Energy Security and Net Zero Secretary, Grant Shapps, said:
"Britain has long been at the forefront of world-leading - and world-changing - scientific breakthroughs and innovations. And fusion energy is no different.
"The world needs fusion energy like never before, has the potential to provide a 'baseload' power, underpinning renewables like wind and solar, which is why we're investing over £700 million to make the UK a global hub for fusion energy.
"This new collaboration with our world-renowned universities and tech companies ensures the UK solidifies its reputation as a science superpower, turning science fiction to science fact, with the potential for cheaper, cleaner and, crucially, more secure energy."
Dr Rob Akers, Head of Advanced Computing, UKAEA, said: "Exascale supercomputing, and the advent of the 'AI era' are essential and potentially transformative milestones that will help the UK to ensure STEP achieves its mission to connect fusion power to the national grid in the early 2040's. These powerful technologies will allow us to embed robustness, flexibility, and resilience into the STEP design.
"I firmly believe the future of sustainable energy will rely upon supercomputing. The world has an urgent need to provide energy security and combat climate change. This is a journey we must embark upon together, delivering access and capability to all those who will be instrumental in delivering commercial fusion energy."
Adam Roe, EMEA HPC Technical Director, Intel, said: "Planning for the commercialisation of fusion power requires organisations like UKAEA to utilise extreme amounts of computational resources and artificial intelligence for simulations. These HPC workloads may be performed using a variety of different architectures, which is why open software solutions that optimise performance needs can lend portability to code that isn't available in closed, proprietary systems. Overall, advanced hardware and software can make the journey to commercial fusion power lower risk and accelerated - a key benefit on the path to sustainable energy."

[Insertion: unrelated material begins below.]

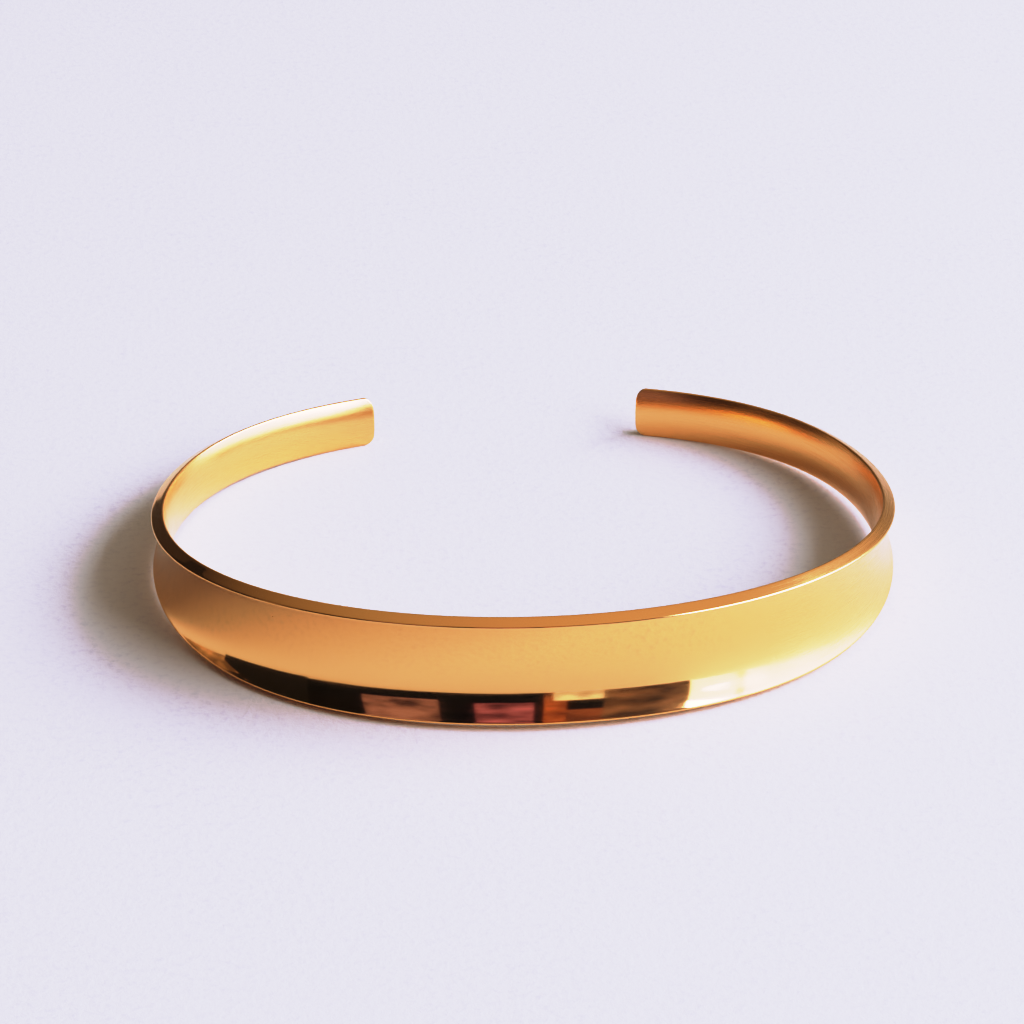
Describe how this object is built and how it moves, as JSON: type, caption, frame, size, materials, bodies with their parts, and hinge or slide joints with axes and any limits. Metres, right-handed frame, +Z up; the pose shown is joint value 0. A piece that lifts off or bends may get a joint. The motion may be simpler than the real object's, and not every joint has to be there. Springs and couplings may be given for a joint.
{
  "type": "cuff bracelet",
  "caption": "Open oval cuff bracelet of polished gold-coloured metal, hollowed across its width, wide at the front and tapering to two narrow arms with rounded tips.",
  "frame": {"origin": "on the resting plane, under the middle of the cuff's bounding box", "axes": "+Z up as the cuff lies on its side, -Y towards the wide front, +Y towards the gap between the tips, x = 0 the plane of symmetry"},
  "size_m": [0.063, 0.0522, 0.0098],
  "materials": {
    "polished_gold": "mirror-polished yellow gold plating with faint hairlines and a few tiny specks"
  },
  "bodies": {
    "root": {"cuff": "polished_gold"}
  },
  "joints": []
}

Dr Paul Calleja, Director, Research Computing Services, University of Cambridge, said: "UKAEA's moon-shot mission to put clean fusion energy on the UK grid in the 2040's is a hugely ambitious goal, needing equally ambitious advance computing and AI technologies to fuel the virtual engineering effort to create a complete digital reality of the power plant that can be developed and tested in silicon, which greatly accelerates the process. To this end the Cambridge Open ZettaScale Lab in partnership with Intel, Dell, UKAEA and a team of HPC experts from across UKRI have been working together for the past two years on a world leading co-design activity called "Project Dawn" to design and prototype a candidate UK exascale class converged AI & simulation GPU/CPU supercomputer, with the computation power capable of helping UKAEA meet it its vast computational requirements. Project Dawn is closely aligned with the recommendations of the recent UK "Future of Compute Review" which is targeting over a billion pounds investment to develop the UK AI and Exascale computing ecosystem."
Tariq Hussain, Head of UK Public Sales, Dell Technologies, said: "Working with world-class researchers at the UKAEA and Cambridge University to tackle one of the most complex engineering challenges requires world-class technology and digital infrastructure capable of meeting the most demanding workloads.
"This project demonstrates the crucial role supercomputing will play in accelerating the energy transition, advancing decarbonisation and ensuring energy security."
Fusion energy has the potential to provide dispatchable 'baseload' power, complementing renewable energy sources like wind and solar to help decarbonise energy systems.
The collaboration will allow scientists and engineers throughout STEP's entire supply chain to perform the advanced research and development necessary to help meet the world's growing energy demand while reducing greenhouse gas emissions.